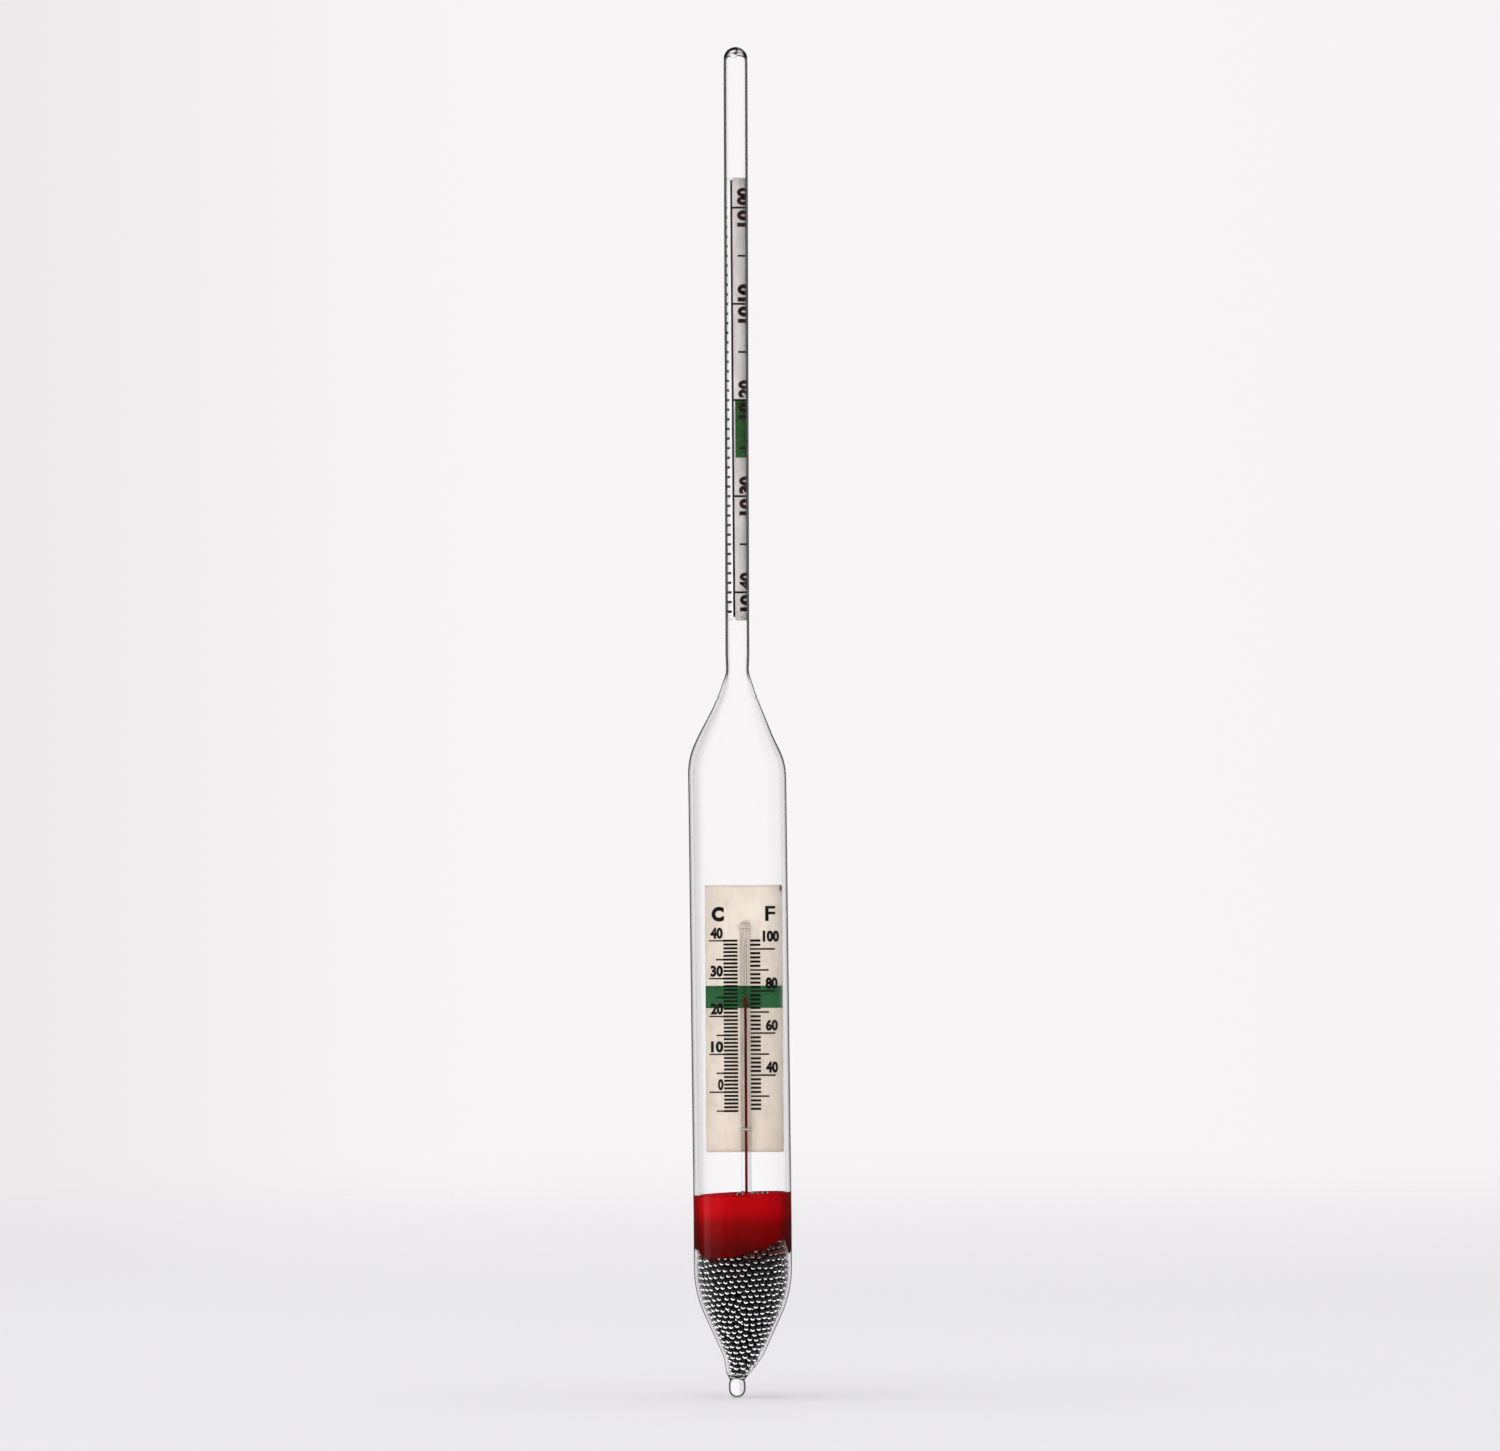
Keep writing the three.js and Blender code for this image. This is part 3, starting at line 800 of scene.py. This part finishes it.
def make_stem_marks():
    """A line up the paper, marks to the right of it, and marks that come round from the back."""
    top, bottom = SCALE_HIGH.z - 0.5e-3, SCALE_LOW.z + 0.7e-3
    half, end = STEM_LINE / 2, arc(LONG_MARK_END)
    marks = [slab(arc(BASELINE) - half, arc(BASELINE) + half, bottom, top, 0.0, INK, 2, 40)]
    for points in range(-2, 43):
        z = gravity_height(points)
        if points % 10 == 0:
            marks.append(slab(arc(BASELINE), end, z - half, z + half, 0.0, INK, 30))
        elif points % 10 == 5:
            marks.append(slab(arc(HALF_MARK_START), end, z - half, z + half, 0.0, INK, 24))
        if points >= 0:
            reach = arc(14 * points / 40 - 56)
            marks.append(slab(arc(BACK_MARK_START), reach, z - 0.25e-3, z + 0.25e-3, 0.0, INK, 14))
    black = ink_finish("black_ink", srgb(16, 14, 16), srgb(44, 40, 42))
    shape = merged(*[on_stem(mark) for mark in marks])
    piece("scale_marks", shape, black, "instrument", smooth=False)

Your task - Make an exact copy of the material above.

Answer to the problem -
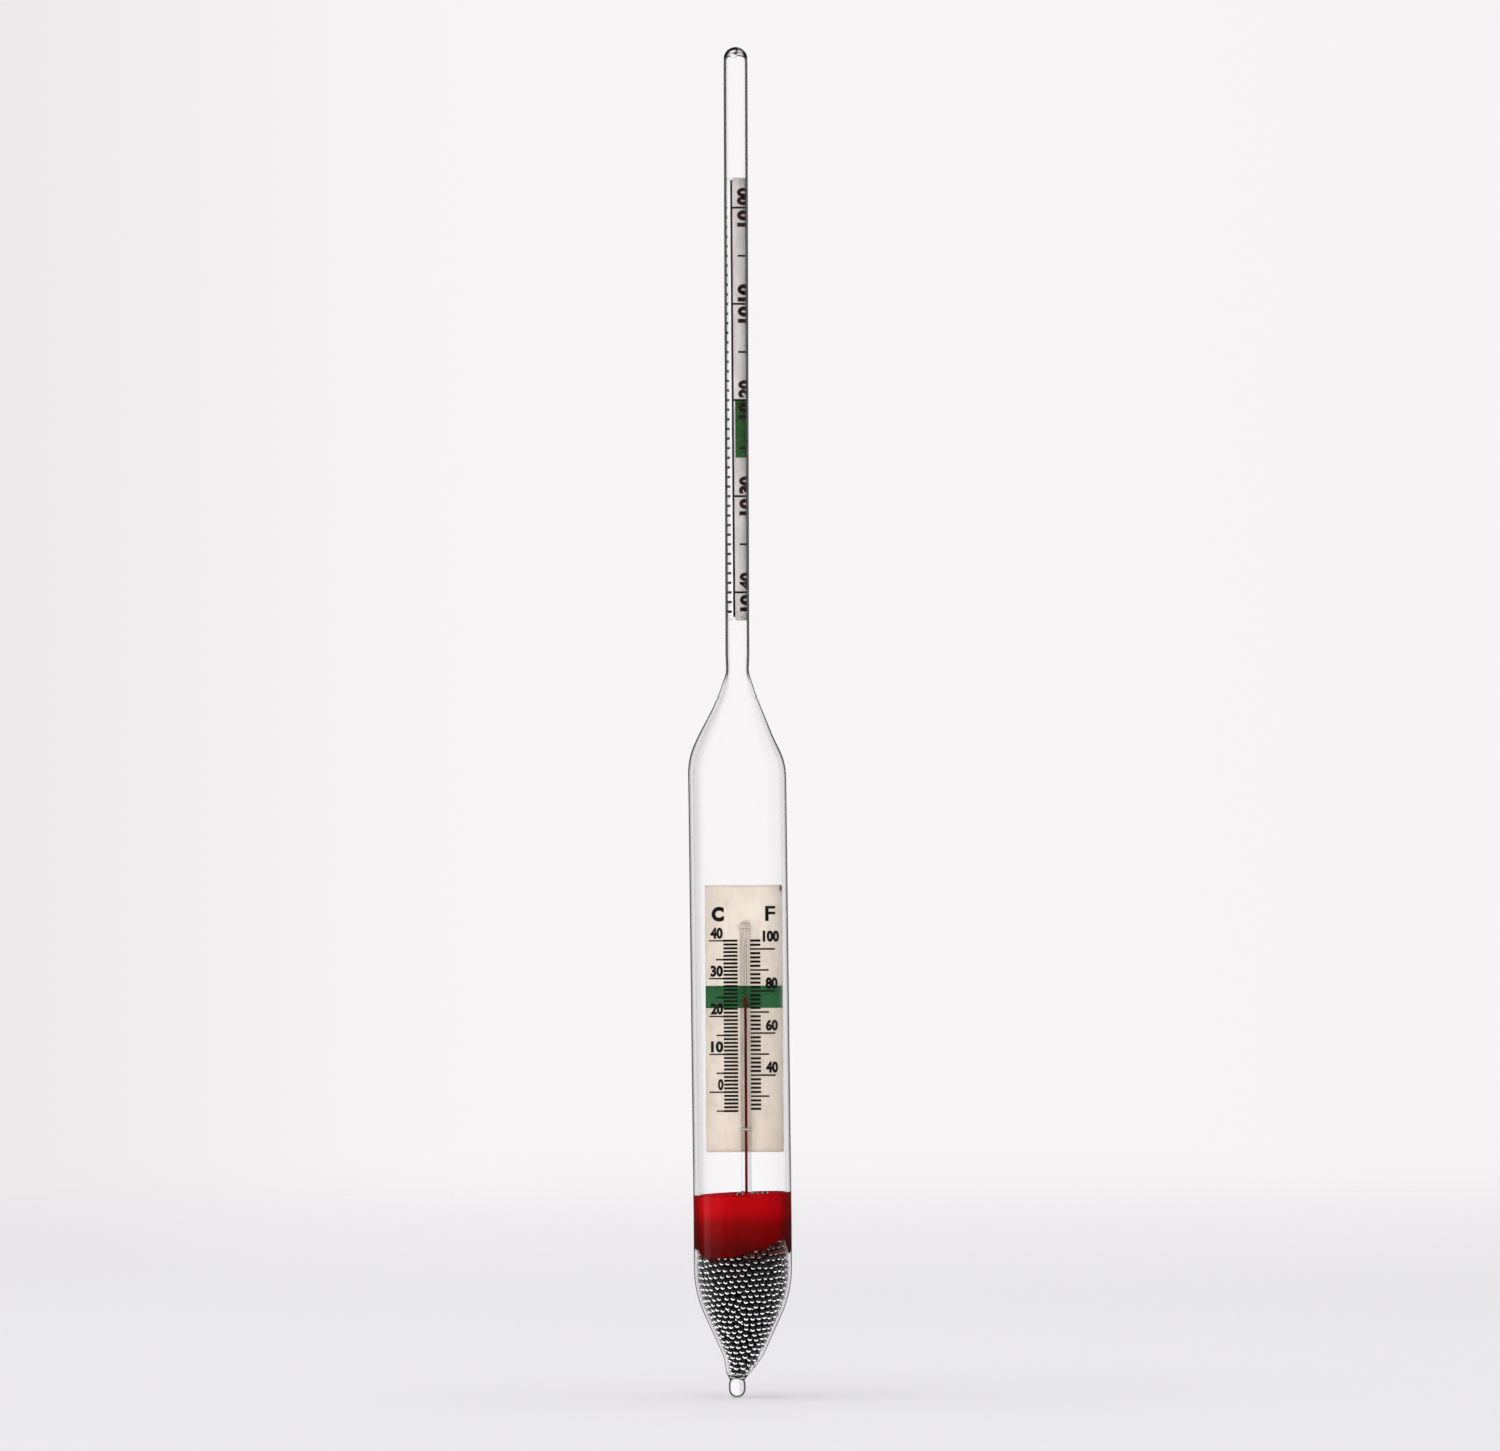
Keep writing the three.js and Blender code for this image. This is part 3, starting at line 800 of scene.py. This part finishes it.
def make_stem_marks():
    """A line up the paper, marks to the right of it, and marks that come round from the back."""
    top, bottom = SCALE_HIGH.z - 0.5e-3, SCALE_LOW.z + 0.7e-3
    half, end = STEM_LINE / 2, arc(LONG_MARK_END)
    marks = [slab(arc(BASELINE) - half, arc(BASELINE) + half, bottom, top, 0.0, INK, 2, 40)]
    for points in range(-2, 43):
        z = gravity_height(points)
        if points % 10 == 0:
            marks.append(slab(arc(BASELINE), end, z - half, z + half, 0.0, INK, 30))
        elif points % 10 == 5:
            marks.append(slab(arc(HALF_MARK_START), end, z - half, z + half, 0.0, INK, 24))
        if points >= 0:
            reach = arc(14 * points / 40 - 56)
            marks.append(slab(arc(BACK_MARK_START), reach, z - 0.25e-3, z + 0.25e-3, 0.0, INK, 14))
    black = ink_finish("black_ink", srgb(16, 14, 16), srgb(44, 40, 42))
    shape = merged(*[on_stem(mark) for mark in marks])
    piece("scale_marks", shape, black, "instrument", smooth=False)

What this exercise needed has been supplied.